▶ _WHAT THE TASK REQUIRES_: Restate, exactly and only, the lines from the first through the line containing "end_pull_shares = (0.59, 0.68)".

▶ _COLLECTED MATERIAL_:
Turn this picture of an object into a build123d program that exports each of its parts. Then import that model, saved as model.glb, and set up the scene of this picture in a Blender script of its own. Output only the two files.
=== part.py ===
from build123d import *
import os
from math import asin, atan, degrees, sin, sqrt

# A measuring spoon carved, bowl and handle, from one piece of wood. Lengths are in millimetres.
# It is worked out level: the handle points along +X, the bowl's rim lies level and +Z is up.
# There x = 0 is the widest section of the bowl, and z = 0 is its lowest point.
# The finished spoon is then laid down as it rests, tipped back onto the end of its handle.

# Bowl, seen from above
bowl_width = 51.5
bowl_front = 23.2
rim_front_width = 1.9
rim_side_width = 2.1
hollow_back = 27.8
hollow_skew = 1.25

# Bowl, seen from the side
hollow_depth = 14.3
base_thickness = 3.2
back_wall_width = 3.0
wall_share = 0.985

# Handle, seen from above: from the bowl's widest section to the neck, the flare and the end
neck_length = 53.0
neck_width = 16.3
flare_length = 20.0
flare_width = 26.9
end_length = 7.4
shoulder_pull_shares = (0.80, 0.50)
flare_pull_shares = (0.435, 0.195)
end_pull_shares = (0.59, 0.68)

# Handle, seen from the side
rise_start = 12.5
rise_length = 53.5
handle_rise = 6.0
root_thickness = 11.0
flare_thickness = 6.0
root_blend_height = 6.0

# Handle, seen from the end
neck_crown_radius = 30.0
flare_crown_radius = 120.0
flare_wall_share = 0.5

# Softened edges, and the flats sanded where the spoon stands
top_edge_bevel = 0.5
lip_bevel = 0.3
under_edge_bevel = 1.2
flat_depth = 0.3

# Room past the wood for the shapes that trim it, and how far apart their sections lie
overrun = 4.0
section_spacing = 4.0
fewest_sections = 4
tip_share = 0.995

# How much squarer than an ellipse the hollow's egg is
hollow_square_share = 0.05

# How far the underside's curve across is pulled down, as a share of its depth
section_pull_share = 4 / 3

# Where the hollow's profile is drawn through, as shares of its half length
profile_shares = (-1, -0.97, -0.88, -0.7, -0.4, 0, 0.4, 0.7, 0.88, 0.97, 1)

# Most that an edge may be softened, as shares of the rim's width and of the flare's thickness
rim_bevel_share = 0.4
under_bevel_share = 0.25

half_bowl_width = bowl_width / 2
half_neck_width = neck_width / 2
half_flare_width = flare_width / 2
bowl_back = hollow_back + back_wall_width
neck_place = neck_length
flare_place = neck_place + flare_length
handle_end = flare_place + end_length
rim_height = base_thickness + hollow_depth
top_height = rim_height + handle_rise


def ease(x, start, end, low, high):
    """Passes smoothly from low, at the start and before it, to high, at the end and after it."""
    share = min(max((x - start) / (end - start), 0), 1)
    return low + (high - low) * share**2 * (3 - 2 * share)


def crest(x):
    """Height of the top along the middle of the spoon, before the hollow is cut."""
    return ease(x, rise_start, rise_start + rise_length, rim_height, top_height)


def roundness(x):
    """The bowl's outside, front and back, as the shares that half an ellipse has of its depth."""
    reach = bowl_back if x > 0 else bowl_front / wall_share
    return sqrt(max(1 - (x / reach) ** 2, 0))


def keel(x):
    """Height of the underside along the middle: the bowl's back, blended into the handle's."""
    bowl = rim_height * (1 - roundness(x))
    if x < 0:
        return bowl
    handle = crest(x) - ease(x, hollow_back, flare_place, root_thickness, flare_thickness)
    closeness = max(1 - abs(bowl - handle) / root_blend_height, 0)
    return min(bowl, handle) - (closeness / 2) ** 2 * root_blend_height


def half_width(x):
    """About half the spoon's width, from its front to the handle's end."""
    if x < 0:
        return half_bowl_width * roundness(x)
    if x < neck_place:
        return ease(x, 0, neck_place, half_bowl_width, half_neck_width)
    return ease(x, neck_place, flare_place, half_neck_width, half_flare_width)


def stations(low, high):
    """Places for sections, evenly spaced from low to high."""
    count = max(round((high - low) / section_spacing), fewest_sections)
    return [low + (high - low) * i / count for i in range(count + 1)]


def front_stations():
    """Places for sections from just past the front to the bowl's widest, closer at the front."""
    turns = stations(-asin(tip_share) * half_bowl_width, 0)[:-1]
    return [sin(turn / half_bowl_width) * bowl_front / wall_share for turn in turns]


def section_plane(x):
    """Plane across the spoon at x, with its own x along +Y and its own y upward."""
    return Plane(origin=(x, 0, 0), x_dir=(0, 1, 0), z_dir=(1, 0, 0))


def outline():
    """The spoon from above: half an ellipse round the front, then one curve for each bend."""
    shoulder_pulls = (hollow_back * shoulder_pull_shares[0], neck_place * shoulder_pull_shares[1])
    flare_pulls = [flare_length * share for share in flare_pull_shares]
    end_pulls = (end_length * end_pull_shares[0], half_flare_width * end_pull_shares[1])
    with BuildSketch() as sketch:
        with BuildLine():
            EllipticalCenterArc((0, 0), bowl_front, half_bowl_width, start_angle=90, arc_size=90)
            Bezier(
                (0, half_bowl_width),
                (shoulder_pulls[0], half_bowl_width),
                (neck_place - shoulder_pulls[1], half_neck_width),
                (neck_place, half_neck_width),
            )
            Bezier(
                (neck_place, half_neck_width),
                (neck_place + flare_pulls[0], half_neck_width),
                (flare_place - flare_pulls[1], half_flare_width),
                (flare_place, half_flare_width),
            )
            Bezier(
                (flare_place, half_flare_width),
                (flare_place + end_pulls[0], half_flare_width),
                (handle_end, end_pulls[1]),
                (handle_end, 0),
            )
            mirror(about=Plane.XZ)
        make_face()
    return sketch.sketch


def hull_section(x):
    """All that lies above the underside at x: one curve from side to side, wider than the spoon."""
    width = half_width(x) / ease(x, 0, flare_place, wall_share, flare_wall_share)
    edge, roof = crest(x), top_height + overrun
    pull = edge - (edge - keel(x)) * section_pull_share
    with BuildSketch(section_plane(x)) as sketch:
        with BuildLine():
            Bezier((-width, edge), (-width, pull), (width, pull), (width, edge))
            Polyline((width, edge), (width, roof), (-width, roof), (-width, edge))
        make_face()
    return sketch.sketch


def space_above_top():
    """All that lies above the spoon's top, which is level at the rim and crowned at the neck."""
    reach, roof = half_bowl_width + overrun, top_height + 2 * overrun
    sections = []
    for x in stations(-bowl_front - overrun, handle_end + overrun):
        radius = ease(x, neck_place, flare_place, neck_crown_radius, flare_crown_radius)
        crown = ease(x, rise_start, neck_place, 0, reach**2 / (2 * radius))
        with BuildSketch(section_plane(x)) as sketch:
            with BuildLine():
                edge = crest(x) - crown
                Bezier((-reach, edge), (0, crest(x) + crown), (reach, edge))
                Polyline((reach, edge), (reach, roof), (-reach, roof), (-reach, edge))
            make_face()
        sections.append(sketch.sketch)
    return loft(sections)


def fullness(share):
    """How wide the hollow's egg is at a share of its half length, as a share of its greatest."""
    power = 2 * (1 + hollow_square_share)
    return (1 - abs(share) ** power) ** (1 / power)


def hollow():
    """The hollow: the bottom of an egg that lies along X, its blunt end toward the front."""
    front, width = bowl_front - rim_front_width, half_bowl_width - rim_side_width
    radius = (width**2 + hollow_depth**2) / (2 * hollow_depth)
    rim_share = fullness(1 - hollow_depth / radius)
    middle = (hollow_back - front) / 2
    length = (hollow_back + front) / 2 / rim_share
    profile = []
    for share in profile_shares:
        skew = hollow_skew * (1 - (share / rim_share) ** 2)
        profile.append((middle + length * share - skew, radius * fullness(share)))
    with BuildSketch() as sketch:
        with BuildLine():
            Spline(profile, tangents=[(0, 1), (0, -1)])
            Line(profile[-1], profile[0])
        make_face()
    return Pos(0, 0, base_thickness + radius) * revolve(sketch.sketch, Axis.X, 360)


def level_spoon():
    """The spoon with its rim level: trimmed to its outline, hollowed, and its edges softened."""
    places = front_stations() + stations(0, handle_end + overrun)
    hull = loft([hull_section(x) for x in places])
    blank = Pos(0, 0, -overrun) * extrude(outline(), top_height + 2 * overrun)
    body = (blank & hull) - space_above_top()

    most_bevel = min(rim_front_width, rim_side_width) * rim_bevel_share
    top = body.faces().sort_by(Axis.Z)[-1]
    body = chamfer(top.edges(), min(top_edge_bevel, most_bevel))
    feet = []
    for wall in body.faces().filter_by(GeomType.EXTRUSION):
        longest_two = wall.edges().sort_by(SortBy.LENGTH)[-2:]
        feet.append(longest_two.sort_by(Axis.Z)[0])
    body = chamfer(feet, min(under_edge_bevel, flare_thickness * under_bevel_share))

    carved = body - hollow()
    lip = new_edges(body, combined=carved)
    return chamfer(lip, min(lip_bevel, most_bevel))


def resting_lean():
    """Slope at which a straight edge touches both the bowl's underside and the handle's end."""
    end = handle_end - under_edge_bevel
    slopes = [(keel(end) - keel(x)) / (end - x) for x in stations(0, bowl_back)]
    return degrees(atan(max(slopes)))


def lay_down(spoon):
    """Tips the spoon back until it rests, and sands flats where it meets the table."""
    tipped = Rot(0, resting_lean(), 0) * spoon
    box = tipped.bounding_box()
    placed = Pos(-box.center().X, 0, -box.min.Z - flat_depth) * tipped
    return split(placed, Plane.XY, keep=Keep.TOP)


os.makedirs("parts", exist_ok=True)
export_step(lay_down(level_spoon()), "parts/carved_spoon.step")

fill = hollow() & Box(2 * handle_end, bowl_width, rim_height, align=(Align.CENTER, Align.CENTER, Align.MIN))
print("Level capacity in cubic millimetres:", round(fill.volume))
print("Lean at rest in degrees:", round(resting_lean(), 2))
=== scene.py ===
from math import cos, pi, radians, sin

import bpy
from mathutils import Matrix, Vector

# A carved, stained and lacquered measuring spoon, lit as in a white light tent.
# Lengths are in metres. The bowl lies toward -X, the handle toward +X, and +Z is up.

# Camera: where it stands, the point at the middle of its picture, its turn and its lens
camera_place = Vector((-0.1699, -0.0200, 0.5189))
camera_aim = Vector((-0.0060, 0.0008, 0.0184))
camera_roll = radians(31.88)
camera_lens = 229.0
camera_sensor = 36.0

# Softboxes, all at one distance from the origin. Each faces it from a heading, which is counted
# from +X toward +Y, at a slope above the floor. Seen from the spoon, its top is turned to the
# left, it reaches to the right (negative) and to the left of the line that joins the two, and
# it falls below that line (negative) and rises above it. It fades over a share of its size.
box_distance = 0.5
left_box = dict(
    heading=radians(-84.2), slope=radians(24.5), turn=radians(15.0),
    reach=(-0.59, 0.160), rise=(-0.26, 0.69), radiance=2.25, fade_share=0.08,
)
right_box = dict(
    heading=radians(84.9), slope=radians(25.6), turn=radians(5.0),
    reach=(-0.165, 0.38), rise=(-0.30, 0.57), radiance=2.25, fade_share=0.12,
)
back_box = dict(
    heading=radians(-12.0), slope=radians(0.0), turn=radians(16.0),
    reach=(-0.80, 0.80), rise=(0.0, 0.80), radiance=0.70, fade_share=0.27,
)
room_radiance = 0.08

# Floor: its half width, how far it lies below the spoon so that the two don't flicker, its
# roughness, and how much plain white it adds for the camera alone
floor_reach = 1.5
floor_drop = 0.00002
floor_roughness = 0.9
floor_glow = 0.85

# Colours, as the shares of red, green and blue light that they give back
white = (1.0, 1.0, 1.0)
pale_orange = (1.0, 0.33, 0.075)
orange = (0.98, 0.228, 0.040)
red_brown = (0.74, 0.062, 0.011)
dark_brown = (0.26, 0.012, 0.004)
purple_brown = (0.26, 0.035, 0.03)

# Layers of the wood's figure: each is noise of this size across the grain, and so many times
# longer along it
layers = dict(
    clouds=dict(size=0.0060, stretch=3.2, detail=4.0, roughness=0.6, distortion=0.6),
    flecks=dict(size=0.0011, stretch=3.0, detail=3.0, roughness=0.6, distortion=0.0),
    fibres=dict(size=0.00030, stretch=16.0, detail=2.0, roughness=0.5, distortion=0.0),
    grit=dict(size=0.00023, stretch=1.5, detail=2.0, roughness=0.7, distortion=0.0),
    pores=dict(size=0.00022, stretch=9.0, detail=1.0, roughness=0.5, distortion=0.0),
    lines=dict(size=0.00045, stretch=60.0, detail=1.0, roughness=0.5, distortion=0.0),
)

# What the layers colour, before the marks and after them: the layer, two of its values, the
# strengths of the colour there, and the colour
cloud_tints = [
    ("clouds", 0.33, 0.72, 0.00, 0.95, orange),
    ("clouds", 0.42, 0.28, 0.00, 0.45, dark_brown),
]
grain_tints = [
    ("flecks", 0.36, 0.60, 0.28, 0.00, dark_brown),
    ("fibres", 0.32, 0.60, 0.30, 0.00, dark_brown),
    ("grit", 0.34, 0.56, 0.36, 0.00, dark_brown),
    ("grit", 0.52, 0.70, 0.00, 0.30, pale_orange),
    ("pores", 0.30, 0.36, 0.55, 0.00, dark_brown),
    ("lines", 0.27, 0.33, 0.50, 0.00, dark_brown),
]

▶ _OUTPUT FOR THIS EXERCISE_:
Turn this picture of an object into a build123d program that exports each of its parts. Then import that model, saved as model.glb, and set up the scene of this picture in a Blender script of its own. Output only the two files.
=== part.py ===
from build123d import *
import os
from math import asin, atan, degrees, sin, sqrt

# A measuring spoon carved, bowl and handle, from one piece of wood. Lengths are in millimetres.
# It is worked out level: the handle points along +X, the bowl's rim lies level and +Z is up.
# There x = 0 is the widest section of the bowl, and z = 0 is its lowest point.
# The finished spoon is then laid down as it rests, tipped back onto the end of its handle.

# Bowl, seen from above
bowl_width = 51.5
bowl_front = 23.2
rim_front_width = 1.9
rim_side_width = 2.1
hollow_back = 27.8
hollow_skew = 1.25

# Bowl, seen from the side
hollow_depth = 14.3
base_thickness = 3.2
back_wall_width = 3.0
wall_share = 0.985

# Handle, seen from above: from the bowl's widest section to the neck, the flare and the end
neck_length = 53.0
neck_width = 16.3
flare_length = 20.0
flare_width = 26.9
end_length = 7.4
shoulder_pull_shares = (0.80, 0.50)
flare_pull_shares = (0.435, 0.195)
end_pull_shares = (0.59, 0.68)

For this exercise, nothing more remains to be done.